Tricolor participe, avec l’Agence des Pyrénées, au renouveau de cette filière qui s’étire de l’Atlantique à la Méditerranée. Loin de la Nouvelle-Zélande et de ses millions de brebis, dans les hauts pâturages des vallées d’Aspe, du Barétous ou de l’Ossau, les élevages comptent en moyenne 300 brebis (basco-béarnaises et manech tête noire ou tête rousse). « Du fait de la longue saison passée en plein air et en altitude, ces brebis laitières développent une laine résistante, saine, isolante, gonflante, chauffante », se réjouit Marc Haritchabalet, éleveur à Lanne-en–Barétous.
Appréciable quand les températures baissent… Mais, si l’on veut enfiler un de ces pulls en laine du massif pyrénéen, il faut que les producteurs de sa matière soient rémunérés au juste prix et que la filière s’organise. Ce à quoi s’emploie l’Agence des Pyrénées, organisme investi à fédérer les métiers de la laine et à leur inventer de nouveaux usages.
3 questions à John Palacin - Président de l’Agence des Pyrénées et conseiller régional d’Occitanie.
La laine de montagne, c’est un enjeu pour la région ?
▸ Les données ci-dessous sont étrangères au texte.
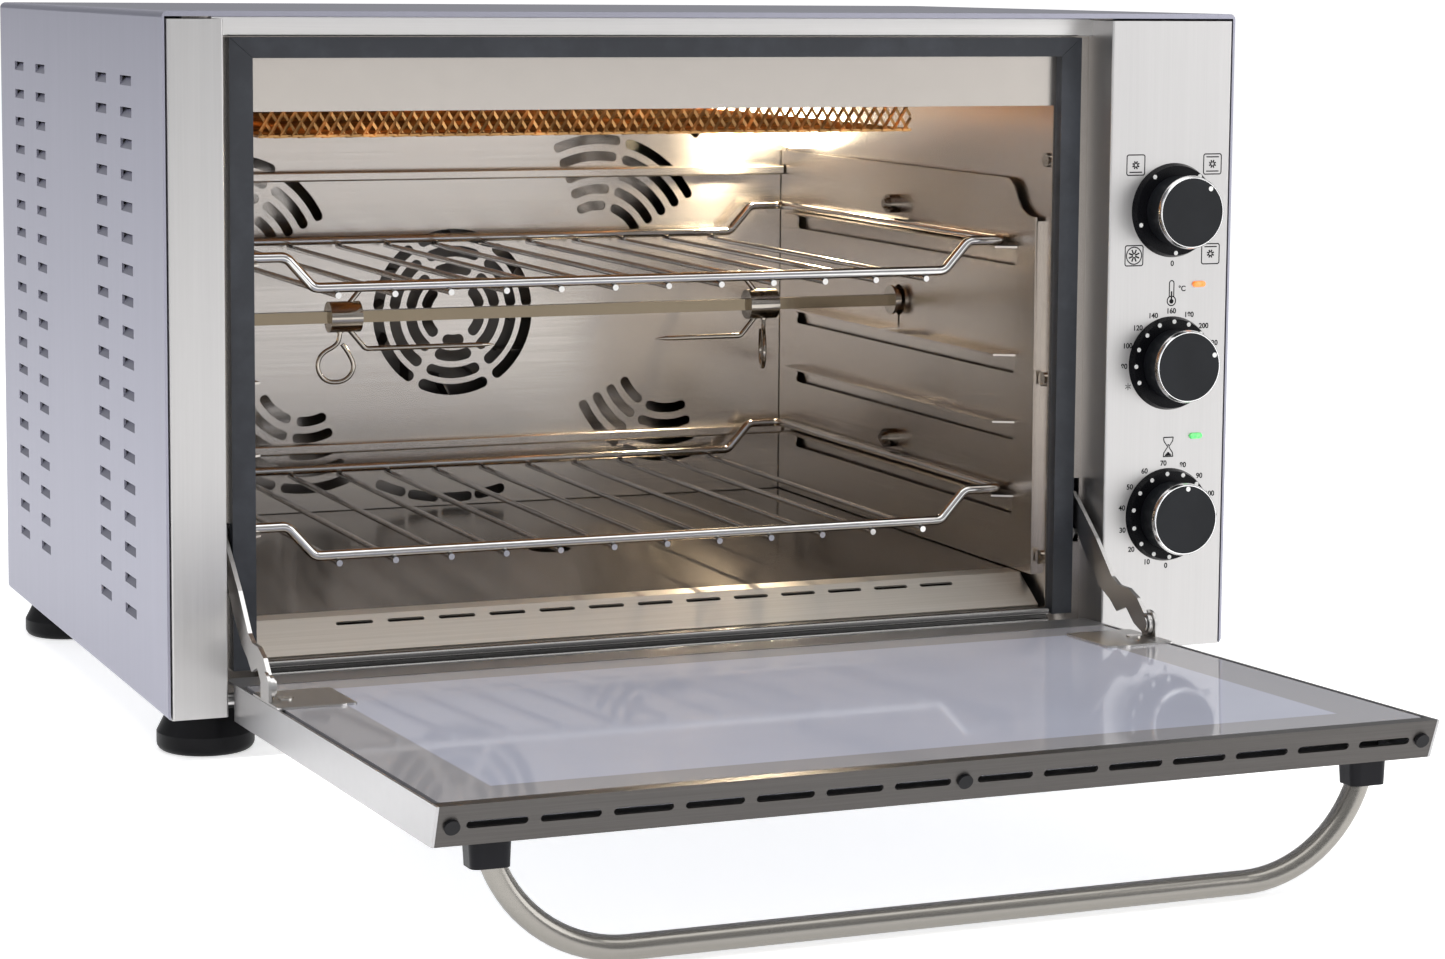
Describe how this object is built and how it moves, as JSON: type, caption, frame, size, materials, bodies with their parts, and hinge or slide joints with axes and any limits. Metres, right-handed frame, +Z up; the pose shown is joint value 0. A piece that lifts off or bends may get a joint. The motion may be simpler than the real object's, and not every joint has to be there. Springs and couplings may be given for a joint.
{
  "type": "rotisserie oven",
  "caption": "Countertop convection oven with a drop-down glass door, rotisserie spit with two forks, wire racks and a control panel with rotary knobs.",
  "frame": {"origin": "centre of the plane that the four feet stand on, midway between the feet sides and the case front and back faces", "axes": "+Z up, -Y towards the user who opens the door, +X towards the control panel"},
  "size_m": [0.55, 0.749, 0.368],
  "materials": {
    "case_steel": "fine horizontal brushing, satin",
    "front_steel": "fine vertical brushing, satin",
    "gasket_rubber": "matte moulded",
    "foot_rubber": "matte moulded",
    "zinc_steel": "zinc plated",
    "cavity_steel": "bright annealed, slightly warm",
    "guard_steel": "expanded sheet",
    "heater": "oxidised sheath",
    "chrome_wire": "bright chrome plate",
    "bright_steel": "polished",
    "fan_aluminium": "as pressed",
    "motor_metal": "semi matte",
    "black_plastic": "fine texture",
    "dial_plastic": "satin with printed marks",
    "knob_plastic": "gloss black with a bright rim",
    "lens": "translucent",
    "lamp_glass": "clear ribbed glass",
    "blanket": "mineral fibre",
    "door_steel": "satin brushed",
    "door_glass": "tinted, coated",
    "handle_steel": "satin brushed round tube",
    "socket_plastic": "satin moulded"
  },
  "bodies": {
    "cabinet": {"back_panel": "zinc_steel", "base_pan": "zinc_steel", "cable_gland": "black_plastic", "case_screws": "bright_steel", "cavity_liner": "cavity_steel", "control_panel": "front_steel", "dial_bezels": "dial_plastic", "door_gasket": "gasket_rubber", "face_frame": "front_steel", "fan_baffle": "cavity_steel", "fan_motor": "motor_metal", "feet": "foot_rubber", "floor_plate": "cavity_steel", "front_sill": "front_steel", "grill_element": "heater", "grill_guard": "guard_steel", "hinge_pins": "zinc_steel", "indicator_lenses": "lens", "insulation_blanket": "blanket", "lamp_glass": "lamp_glass", "lamp_holder": "motor_metal", "left_pillar": "front_steel", "lower_element": "heater", "mode_switch": "black_plastic", "outer_wrapper": "case_steel", "rack_stop_bars": "cavity_steel", "rack_support_left": "cavity_steel", "rack_support_right": "cavity_steel", "rear_cover": "zinc_steel", "ring_element": "heater", "spit_cradle": "cavity_steel", "spit_motor": "motor_metal", "thermostat": "motor_metal", "thumb_nuts": "bright_steel", "timer": "motor_metal", "top_rail": "front_steel"},
    "door": {"door_frame": "door_steel", "door_cap": "door_steel", "inner_glass": "door_glass", "outer_glass": "door_glass", "door_handle": "handle_steel", "handle_sockets": "socket_plastic", "door_screws": "bright_steel", "hinge_brackets": "zinc_steel"},
    "hinge_arm_left": {"hinge_arm_left": "zinc_steel"},
    "hinge_arm_right": {"hinge_arm_right": "zinc_steel"},
    "fan": {"fan_impeller": "fan_aluminium"},
    "spit": {"drive_socket": "bright_steel", "spit_rod": "bright_steel"},
    "fork_left": {"fork_left": "bright_steel"},
    "fork_right": {"fork_right": "bright_steel"},
    "fork_screw_left": {"fork_screw_left": "bright_steel"},
    "fork_screw_right": {"fork_screw_right": "bright_steel"},
    "upper_rack": {"upper_rack": "chrome_wire"},
    "lower_rack": {"lower_rack": "chrome_wire"},
    "function_knob": {"function_knob": "knob_plastic"},
    "temperature_knob": {"temperature_knob": "knob_plastic"},
    "timer_knob": {"timer_knob": "knob_plastic"}
  },
  "joints": [
    {"name": "door_hinge", "type": "hinge", "parent": "cabinet", "child": "door", "pos_m": [-0.02085, -0.178, 0.028], "axis": [1, 0, 0], "range_deg": [-88, 0]},
    {"name": "stay_left_pivot", "type": "hinge", "parent": "door", "child": "hinge_arm_left", "pos_m": [-0.24195, -0.24043, 0.04549], "axis": [1, 0, 0], "range_deg": [0, 63]},
    {"name": "stay_right_pivot", "type": "hinge", "parent": "door", "child": "hinge_arm_right", "pos_m": [0.20025, -0.24043, 0.04549], "axis": [1, 0, 0], "range_deg": [0, 63]},
    {"name": "fan_spin", "type": "hinge", "parent": "cabinet", "child": "fan", "pos_m": [-0.02085, 0.19, 0.1676], "axis": [0, 1, 0], "continuous": true},
    {"name": "spit_turn", "type": "hinge", "parent": "cabinet", "child": "spit", "pos_m": [-0.02085, 0.011, 0.1837], "axis": [1, 0, 0], "continuous": true},
    {"name": "fork_left_slide", "type": "slide", "parent": "spit", "child": "fork_left", "axis": [1, 0, 0], "range_m": [-0.025, 0.05]},
    {"name": "fork_right_slide", "type": "slide", "parent": "spit", "child": "fork_right", "axis": [1, 0, 0], "range_m": [-0.05, 0.025]},
    {"name": "fork_left_screw", "type": "hinge", "parent": "fork_left", "child": "fork_screw_left", "pos_m": [-0.136, 0.011, 0.17], "axis": [0, 0, -1], "range_deg": [0, 540]},
    {"name": "fork_right_screw", "type": "hinge", "parent": "fork_right", "child": "fork_screw_right", "pos_m": [0.102, 0.011, 0.17], "axis": [0, 0, -1], "range_deg": [0, 540]},
    {"name": "upper_rack_slide", "type": "slide", "parent": "cabinet", "child": "upper_rack", "axis": [0, -1, 0], "range_m": [0, 0.22]},
    {"name": "lower_rack_slide", "type": "slide", "parent": "cabinet", "child": "lower_rack", "axis": [0, -1, 0], "range_m": [0, 0.22]},
    {"name": "function_dial", "type": "hinge", "parent": "cabinet", "child": "function_knob", "pos_m": [0.2416, -0.186, 0.2446], "axis": [0, 1, 0], "range_deg": [-216, 72]},
    {"name": "temperature_dial", "type": "hinge", "parent": "cabinet", "child": "temperature_knob", "pos_m": [0.2416, -0.186, 0.1671], "axis": [0, 1, 0], "range_deg": [-184, 0]},
    {"name": "timer_dial", "type": "hinge", "parent": "cabinet", "child": "timer_knob", "pos_m": [0.2416, -0.186, 0.0897], "axis": [0, 1, 0], "range_deg": [-185, 109]}
  ],
  "couplings": [
    {"joint": "stay_left_pivot", "follows": "door_hinge", "ratio": -0.715},
    {"joint": "stay_right_pivot", "follows": "door_hinge", "ratio": -0.715}
  ]
}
Nous sommes arrivés à une situation absurde où cette laine qui a été utilisée pendant des siècles est détruite. Donc, oui, cela en est un, d’autant plus quand on parle de circuits courts, où l’on s’interroge sur le gaspillage, la sobriété… Mais l’enjeu est aussi de se demander à quoi elle peut servir et comment elle peut se substituer à des produits importés. Une réflexion sur les investissements collectifs à lever.
C’est une question de moyens ?
Les moyens, ce n’est pas toujours ce qui manque. Ce qu’il faut, c’est expérimenter une plate-forme de l’offre et de la demande afin de savoir à quel prix on peut tondre, trier, laver… On regarde ce que fait la British Wool [organisme britannique géré par des agriculteurs pour soutenir la filière, NDLR] pour nous en inspirer. Cela demande de mobiliser, fédérer les éleveurs, peut-être sous forme de coopératives. On doit sourcer la laine, en avoir une traçabilité pour créer une certification. Sur le plan politique, cette relocalisation est inspirante.
Reconstruire une filière, c’est long ?
On réfléchit à l’échelle de cinq à sept ans. La pandémie, la guerre en Ukraine obligent à recréer des emplois, à avoir des fabricants locaux. C’est une nécessité industrielle, économique et sociale.